Equities found some support after US Federal Reserve Chair Jerome Powell said the fundamentals of the American economy remained strong and that the central bank would act as appropriate to provide support.

But investors had spent most of the day dumping equities for the safety of US Treasuries, pushing 10-year yields to their fourth record low this week.

The virus spread further on Friday, with cases reported for the first time in at least six countries across four continents, battering markets and leading the World Health Organization (WHO) to raise its impact risk alert to “very high.”

Some investors voiced concerns about heading into a weekend where they could not trade on new reports about the virus.

“To get an all-clear sign, the market needs evidence it’s under control, no flaring up in new countries and that we don’t get a significant outbreak in the United States,” said Jack Janasiewicz, chief portfolio strategist for Natixis Investment Managers.

Janasiewicz saw the spread of the virus China as a prompt to reduce exposure to riskier assets, and said the next milestone for further risk cuts would be a US outbreak.

The Dow Jones Industrial Average fell 357.28 points, or 1.39 per cent, to 25,409.36; the S&P 500 lost 24.54 points, or 0.82 per cent, to 2,954.22; and the Nasdaq Composite added 0.89 point, or 0.01 per cent, to 8,567.37.

The CBOE volatility index, also known as Wall Street’s fear gauge ended the day near its session low, up 0.95 point at 40.11, after rising as high as 49.48.

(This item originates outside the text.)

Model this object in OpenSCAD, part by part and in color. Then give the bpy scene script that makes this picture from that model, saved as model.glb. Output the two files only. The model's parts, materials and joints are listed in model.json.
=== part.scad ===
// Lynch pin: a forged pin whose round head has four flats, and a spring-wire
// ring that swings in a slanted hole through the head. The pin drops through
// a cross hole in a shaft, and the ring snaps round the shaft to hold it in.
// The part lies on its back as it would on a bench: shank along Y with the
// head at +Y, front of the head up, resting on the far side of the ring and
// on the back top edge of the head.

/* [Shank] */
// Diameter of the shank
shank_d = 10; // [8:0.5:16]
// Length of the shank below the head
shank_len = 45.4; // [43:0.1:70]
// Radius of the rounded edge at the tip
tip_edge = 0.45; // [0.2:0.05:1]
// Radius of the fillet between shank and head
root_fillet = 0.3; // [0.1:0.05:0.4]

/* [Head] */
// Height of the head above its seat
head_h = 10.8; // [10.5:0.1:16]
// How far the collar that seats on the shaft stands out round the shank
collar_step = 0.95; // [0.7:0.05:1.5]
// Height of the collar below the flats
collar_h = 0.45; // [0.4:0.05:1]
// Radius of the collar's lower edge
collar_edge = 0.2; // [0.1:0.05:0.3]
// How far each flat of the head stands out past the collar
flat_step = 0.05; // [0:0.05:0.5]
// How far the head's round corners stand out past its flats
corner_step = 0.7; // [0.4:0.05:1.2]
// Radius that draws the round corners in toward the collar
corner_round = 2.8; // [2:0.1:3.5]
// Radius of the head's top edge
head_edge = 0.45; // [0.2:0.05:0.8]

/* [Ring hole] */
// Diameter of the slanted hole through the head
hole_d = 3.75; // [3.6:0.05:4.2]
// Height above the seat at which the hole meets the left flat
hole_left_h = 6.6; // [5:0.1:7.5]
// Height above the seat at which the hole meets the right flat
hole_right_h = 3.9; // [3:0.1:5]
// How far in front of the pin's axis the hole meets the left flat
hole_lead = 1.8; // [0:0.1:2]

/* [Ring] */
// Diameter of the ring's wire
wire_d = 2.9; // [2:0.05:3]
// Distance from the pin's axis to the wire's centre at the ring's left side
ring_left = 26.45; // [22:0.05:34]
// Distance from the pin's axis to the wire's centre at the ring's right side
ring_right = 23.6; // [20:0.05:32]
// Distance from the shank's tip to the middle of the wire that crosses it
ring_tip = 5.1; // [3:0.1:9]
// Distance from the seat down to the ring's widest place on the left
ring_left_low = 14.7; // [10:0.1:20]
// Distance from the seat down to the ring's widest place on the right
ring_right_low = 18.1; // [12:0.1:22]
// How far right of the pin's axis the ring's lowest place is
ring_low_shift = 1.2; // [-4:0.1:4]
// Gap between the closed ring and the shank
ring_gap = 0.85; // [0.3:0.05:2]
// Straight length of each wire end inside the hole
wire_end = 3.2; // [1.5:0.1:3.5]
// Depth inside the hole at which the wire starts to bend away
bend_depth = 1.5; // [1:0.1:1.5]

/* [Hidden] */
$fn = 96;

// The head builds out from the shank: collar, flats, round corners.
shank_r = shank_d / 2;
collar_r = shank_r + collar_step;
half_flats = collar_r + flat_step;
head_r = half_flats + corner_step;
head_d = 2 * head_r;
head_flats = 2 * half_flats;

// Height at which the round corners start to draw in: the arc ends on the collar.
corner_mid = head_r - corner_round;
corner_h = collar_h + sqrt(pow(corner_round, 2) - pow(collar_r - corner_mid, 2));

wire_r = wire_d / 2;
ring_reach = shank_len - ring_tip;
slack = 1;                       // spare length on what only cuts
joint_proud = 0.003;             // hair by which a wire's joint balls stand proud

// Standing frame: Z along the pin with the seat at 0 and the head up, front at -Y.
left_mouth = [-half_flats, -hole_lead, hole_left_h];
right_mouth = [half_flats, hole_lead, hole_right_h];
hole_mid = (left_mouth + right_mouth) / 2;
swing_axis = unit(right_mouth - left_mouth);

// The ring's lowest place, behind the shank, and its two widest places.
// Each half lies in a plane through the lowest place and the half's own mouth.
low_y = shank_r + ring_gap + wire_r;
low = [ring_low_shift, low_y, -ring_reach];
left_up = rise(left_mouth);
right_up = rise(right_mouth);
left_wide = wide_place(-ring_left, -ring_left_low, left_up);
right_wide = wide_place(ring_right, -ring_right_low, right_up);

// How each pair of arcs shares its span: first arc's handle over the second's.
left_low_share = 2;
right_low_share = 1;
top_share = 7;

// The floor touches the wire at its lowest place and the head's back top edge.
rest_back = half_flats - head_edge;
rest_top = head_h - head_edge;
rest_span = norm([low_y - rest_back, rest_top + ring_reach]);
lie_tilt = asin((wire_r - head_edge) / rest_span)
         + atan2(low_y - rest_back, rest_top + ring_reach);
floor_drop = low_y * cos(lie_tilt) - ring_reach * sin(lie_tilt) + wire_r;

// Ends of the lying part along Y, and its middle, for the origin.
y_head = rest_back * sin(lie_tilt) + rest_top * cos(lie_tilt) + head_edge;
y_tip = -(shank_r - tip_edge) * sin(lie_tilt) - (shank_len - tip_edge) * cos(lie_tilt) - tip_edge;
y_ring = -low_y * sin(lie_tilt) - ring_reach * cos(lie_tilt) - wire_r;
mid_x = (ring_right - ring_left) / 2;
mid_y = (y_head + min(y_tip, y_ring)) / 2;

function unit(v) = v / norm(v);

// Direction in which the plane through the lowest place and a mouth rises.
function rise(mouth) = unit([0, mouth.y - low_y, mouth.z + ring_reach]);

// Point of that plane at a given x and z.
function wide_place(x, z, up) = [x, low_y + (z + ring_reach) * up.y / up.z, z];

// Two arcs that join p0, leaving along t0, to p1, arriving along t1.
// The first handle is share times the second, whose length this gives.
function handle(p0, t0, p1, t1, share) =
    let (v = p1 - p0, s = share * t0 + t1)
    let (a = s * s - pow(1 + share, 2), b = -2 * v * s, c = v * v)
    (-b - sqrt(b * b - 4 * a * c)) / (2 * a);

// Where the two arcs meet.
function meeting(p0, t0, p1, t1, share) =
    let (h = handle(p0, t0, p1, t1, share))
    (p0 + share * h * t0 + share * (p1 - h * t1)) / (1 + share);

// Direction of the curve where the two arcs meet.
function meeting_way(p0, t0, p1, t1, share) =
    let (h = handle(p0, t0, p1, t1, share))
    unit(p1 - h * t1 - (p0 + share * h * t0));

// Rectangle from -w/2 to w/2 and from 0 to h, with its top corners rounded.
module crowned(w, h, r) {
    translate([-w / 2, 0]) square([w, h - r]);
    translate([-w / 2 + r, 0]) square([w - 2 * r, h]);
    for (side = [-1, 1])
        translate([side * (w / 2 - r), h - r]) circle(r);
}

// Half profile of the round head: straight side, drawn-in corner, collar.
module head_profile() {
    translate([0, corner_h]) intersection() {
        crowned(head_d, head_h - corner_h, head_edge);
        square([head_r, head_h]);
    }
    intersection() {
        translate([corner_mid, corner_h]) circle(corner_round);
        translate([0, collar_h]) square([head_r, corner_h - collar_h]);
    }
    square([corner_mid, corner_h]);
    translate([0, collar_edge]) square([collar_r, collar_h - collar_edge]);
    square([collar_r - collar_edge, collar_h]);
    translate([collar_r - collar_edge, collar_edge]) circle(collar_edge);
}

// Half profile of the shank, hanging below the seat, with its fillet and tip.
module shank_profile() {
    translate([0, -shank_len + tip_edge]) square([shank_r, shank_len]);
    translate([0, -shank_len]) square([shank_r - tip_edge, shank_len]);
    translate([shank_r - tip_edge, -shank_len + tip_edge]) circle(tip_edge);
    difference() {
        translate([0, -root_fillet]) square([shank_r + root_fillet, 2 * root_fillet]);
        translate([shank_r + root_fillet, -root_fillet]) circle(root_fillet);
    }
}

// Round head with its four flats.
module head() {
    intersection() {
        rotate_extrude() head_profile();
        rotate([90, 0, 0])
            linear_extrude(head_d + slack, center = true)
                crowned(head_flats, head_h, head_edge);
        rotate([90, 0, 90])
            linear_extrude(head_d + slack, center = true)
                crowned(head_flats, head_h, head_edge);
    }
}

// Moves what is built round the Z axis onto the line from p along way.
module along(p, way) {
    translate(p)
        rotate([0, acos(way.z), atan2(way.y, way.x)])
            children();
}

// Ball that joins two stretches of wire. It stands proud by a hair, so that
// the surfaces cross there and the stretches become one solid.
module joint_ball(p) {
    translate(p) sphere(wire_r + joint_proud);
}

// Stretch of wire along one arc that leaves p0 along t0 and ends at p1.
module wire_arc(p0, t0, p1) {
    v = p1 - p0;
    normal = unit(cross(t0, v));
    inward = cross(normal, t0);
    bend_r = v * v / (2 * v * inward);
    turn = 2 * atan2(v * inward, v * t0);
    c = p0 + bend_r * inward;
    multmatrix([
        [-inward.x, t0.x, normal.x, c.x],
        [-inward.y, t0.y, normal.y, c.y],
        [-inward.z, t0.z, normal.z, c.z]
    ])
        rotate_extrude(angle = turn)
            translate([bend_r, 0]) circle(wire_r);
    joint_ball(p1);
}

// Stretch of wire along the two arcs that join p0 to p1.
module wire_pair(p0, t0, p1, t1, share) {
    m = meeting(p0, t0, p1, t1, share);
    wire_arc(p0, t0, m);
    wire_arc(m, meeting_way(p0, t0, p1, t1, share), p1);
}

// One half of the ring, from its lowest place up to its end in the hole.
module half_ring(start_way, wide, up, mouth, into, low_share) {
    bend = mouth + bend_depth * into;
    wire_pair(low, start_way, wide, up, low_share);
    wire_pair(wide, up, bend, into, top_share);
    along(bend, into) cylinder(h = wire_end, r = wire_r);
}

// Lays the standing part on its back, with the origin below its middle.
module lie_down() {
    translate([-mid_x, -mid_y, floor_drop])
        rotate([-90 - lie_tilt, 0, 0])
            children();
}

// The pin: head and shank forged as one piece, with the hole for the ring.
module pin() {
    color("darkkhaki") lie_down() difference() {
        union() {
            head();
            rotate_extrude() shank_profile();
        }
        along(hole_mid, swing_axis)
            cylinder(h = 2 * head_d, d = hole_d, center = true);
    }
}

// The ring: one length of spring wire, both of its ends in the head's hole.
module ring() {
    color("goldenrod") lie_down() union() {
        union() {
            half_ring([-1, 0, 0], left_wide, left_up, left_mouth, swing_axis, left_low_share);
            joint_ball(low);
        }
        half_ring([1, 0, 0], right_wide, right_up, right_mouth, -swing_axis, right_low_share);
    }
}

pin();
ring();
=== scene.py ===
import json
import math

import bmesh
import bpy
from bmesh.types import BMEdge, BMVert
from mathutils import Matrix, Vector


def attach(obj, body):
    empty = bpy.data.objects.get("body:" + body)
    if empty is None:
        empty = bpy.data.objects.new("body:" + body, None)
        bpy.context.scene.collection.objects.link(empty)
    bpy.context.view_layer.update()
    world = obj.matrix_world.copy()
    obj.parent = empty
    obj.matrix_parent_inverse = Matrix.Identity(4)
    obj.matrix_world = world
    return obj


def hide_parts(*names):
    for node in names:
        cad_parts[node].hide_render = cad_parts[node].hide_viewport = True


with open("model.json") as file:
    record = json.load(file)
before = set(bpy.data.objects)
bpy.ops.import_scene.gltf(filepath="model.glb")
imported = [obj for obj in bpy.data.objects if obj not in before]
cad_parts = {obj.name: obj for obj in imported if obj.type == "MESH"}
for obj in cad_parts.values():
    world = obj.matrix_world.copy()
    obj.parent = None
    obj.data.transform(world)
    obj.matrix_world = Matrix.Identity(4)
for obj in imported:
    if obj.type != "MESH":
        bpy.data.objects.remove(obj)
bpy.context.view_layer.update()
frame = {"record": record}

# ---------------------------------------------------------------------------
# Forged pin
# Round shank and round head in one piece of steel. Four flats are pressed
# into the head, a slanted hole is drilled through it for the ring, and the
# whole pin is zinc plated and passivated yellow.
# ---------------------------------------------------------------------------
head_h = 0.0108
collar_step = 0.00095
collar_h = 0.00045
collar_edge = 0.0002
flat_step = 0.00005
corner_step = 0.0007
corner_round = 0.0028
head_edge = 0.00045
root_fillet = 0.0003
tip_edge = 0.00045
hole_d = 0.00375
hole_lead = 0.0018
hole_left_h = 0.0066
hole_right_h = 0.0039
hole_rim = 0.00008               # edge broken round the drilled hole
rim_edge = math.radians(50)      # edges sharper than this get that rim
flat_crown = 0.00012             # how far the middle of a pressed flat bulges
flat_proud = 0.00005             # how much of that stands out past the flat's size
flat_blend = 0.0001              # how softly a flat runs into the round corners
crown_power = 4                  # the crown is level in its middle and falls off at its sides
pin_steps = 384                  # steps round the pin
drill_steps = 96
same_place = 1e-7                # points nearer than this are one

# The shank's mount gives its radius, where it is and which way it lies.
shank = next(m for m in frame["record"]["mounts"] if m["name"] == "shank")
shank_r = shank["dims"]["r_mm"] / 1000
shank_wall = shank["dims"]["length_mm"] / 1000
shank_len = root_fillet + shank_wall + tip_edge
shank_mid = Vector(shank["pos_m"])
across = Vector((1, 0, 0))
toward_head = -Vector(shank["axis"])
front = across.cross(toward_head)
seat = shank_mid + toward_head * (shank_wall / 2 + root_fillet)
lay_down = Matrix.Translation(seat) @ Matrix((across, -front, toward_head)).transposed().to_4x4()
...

Of the S&P’s 11 major sectors, the rate-sensitive financial index weighed the most on the benchmark S&P 500 index, ending the day down 2.6 per cent.

The utilities sector was the S&P’s biggest percentage loser with a 3.3 per cent drop. Real estate and consumer staples – also rate-sensitive sectors that are often seen as safe havens – both fell more than 2 per cent.

Yet the energy, technology and communications services index all showed gains for the day.

Trading was brisk on US exchanges with 19.31 billion shares changing hands compared with a 9.25 billion-share average for the last 20 days.